Could you write out the opening lines of the data, word for word, stopping after the line that contains "record = json.load(file)"?

>> BEGIN Data shown

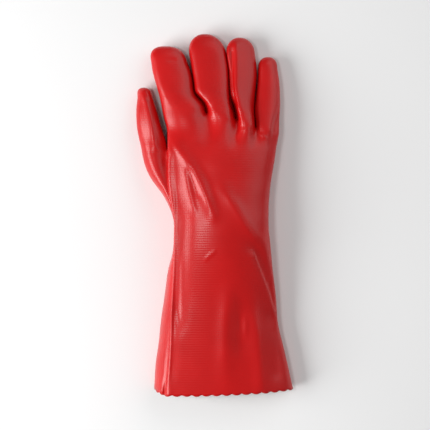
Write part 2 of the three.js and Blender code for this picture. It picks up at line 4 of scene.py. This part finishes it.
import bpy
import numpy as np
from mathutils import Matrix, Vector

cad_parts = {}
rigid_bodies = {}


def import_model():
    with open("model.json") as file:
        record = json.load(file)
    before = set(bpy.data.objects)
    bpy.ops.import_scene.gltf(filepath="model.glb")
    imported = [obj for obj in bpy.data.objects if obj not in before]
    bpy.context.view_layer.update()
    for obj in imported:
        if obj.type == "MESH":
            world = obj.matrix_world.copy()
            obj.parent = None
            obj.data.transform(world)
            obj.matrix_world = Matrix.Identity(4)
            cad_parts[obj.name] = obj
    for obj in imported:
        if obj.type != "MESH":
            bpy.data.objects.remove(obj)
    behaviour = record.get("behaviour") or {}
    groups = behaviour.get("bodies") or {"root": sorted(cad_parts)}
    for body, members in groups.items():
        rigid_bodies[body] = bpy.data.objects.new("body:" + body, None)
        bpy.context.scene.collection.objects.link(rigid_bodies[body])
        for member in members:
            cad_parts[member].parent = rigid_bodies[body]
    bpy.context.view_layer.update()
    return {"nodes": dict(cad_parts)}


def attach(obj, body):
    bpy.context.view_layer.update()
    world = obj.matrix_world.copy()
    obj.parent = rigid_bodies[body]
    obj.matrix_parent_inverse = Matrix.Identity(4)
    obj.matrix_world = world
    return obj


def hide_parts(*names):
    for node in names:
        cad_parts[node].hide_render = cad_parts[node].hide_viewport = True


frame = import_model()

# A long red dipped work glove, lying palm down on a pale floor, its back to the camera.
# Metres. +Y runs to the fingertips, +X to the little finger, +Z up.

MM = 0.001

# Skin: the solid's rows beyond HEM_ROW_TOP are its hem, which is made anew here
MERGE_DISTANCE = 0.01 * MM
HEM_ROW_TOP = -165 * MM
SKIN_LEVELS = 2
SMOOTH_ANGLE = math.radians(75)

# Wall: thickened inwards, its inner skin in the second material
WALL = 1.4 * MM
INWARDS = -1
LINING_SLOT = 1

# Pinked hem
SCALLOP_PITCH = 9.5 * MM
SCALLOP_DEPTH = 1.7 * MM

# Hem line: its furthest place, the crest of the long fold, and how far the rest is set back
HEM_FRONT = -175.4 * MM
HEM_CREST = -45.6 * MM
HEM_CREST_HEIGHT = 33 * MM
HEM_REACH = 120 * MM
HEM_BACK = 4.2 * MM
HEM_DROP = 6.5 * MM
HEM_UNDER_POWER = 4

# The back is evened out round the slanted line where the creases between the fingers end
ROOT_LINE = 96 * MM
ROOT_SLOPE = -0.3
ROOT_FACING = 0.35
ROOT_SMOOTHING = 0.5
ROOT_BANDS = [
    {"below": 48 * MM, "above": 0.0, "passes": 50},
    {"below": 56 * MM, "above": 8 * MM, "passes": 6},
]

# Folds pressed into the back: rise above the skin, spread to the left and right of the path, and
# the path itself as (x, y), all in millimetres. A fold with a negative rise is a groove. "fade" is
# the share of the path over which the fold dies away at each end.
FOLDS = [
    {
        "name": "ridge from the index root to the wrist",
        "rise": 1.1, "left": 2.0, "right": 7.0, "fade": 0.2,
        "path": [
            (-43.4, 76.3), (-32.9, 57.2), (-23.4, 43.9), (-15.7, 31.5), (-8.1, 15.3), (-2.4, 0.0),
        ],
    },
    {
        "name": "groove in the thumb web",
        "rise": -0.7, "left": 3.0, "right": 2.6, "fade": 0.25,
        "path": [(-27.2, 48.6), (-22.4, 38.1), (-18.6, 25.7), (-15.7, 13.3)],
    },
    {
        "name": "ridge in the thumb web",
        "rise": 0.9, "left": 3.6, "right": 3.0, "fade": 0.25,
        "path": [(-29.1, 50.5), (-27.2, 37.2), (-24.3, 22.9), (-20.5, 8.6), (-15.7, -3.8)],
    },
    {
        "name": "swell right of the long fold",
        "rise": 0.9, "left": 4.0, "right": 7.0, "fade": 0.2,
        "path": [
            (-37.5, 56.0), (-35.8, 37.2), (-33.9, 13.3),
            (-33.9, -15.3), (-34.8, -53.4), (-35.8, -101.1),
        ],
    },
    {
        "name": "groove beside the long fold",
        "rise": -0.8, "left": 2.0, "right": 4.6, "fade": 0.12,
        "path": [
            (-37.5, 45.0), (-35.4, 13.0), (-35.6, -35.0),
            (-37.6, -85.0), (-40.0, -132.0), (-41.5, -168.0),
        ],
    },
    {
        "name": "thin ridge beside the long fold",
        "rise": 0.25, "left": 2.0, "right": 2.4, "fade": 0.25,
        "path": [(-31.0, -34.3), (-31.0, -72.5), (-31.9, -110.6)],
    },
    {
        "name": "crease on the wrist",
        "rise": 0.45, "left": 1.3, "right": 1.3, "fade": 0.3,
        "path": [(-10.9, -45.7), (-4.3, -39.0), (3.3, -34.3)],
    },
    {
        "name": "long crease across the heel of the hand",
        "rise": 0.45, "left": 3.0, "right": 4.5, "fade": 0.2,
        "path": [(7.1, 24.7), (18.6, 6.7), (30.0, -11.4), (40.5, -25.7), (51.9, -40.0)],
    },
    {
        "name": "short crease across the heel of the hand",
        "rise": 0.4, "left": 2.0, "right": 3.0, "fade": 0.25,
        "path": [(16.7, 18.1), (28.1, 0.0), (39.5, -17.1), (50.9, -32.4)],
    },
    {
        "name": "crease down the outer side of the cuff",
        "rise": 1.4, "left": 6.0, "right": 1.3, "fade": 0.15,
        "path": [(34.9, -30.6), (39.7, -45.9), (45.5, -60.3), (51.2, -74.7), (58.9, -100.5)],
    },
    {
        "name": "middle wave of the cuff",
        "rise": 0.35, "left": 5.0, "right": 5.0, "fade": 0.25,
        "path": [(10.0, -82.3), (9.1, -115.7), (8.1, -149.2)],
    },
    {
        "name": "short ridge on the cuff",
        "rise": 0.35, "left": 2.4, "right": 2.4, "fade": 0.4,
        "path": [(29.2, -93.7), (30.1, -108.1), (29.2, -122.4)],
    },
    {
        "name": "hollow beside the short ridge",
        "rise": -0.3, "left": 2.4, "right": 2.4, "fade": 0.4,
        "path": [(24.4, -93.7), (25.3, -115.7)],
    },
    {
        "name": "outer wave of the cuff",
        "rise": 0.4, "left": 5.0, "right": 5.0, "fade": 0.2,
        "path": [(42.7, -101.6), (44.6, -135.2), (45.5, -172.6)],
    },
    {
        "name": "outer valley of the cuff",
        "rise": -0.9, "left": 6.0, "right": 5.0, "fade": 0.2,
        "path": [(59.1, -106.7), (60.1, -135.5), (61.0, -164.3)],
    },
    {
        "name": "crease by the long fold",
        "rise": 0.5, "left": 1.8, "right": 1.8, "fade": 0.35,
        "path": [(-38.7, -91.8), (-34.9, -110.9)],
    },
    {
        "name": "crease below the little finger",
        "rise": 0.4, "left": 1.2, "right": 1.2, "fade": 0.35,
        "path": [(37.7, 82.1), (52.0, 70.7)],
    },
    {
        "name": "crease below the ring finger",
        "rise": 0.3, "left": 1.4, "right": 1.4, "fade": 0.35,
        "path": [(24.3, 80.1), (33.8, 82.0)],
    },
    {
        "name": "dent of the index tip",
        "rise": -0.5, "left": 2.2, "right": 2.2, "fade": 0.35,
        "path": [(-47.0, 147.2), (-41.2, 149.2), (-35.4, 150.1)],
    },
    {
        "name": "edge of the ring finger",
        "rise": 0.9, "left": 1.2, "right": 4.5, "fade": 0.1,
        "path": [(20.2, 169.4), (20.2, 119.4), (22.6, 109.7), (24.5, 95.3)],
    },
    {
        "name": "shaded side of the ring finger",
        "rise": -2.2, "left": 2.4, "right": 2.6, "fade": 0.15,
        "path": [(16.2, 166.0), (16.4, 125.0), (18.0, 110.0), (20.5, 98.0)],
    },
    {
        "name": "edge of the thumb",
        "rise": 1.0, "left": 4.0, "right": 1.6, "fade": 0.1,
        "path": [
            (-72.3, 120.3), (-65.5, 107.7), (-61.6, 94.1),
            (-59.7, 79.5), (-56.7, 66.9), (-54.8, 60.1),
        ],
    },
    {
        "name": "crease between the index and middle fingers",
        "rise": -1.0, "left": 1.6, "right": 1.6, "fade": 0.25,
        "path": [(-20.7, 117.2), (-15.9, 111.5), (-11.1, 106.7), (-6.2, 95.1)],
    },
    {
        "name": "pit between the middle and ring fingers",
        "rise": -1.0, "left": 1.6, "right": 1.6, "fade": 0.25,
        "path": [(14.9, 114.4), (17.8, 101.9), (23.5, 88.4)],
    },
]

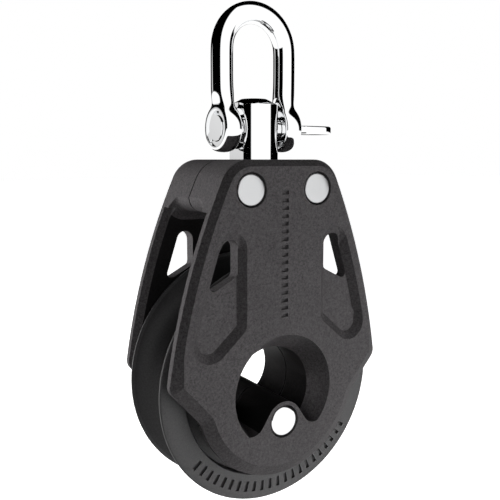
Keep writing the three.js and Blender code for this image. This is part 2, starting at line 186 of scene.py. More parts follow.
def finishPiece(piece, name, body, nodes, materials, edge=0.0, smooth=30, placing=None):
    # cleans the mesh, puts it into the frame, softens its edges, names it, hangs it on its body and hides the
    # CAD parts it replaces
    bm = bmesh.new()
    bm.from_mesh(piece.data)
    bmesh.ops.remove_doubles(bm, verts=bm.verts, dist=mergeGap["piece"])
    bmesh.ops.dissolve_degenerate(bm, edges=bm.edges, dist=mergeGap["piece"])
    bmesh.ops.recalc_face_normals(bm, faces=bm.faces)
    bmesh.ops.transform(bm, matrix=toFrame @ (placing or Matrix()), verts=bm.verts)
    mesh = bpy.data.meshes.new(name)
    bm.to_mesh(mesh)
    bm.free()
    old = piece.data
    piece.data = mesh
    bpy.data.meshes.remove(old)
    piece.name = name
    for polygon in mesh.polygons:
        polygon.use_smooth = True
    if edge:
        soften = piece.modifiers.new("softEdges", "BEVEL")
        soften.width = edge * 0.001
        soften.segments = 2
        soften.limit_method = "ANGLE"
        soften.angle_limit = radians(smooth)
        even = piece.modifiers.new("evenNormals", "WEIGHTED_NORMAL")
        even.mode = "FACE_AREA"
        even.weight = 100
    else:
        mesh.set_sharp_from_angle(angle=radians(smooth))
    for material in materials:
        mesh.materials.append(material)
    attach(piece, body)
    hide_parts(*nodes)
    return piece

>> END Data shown

* Finished task:
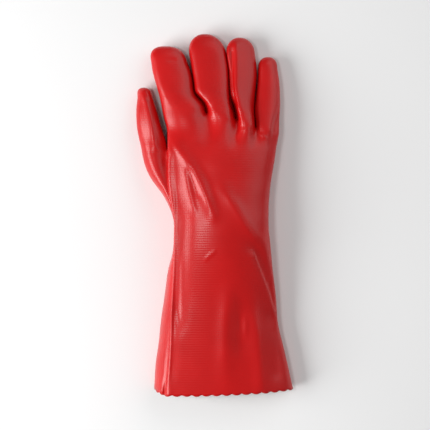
Write part 2 of the three.js and Blender code for this picture. It picks up at line 4 of scene.py. This part finishes it.
import bpy
import numpy as np
from mathutils import Matrix, Vector

cad_parts = {}
rigid_bodies = {}


def import_model():
    with open("model.json") as file:
        record = json.load(file)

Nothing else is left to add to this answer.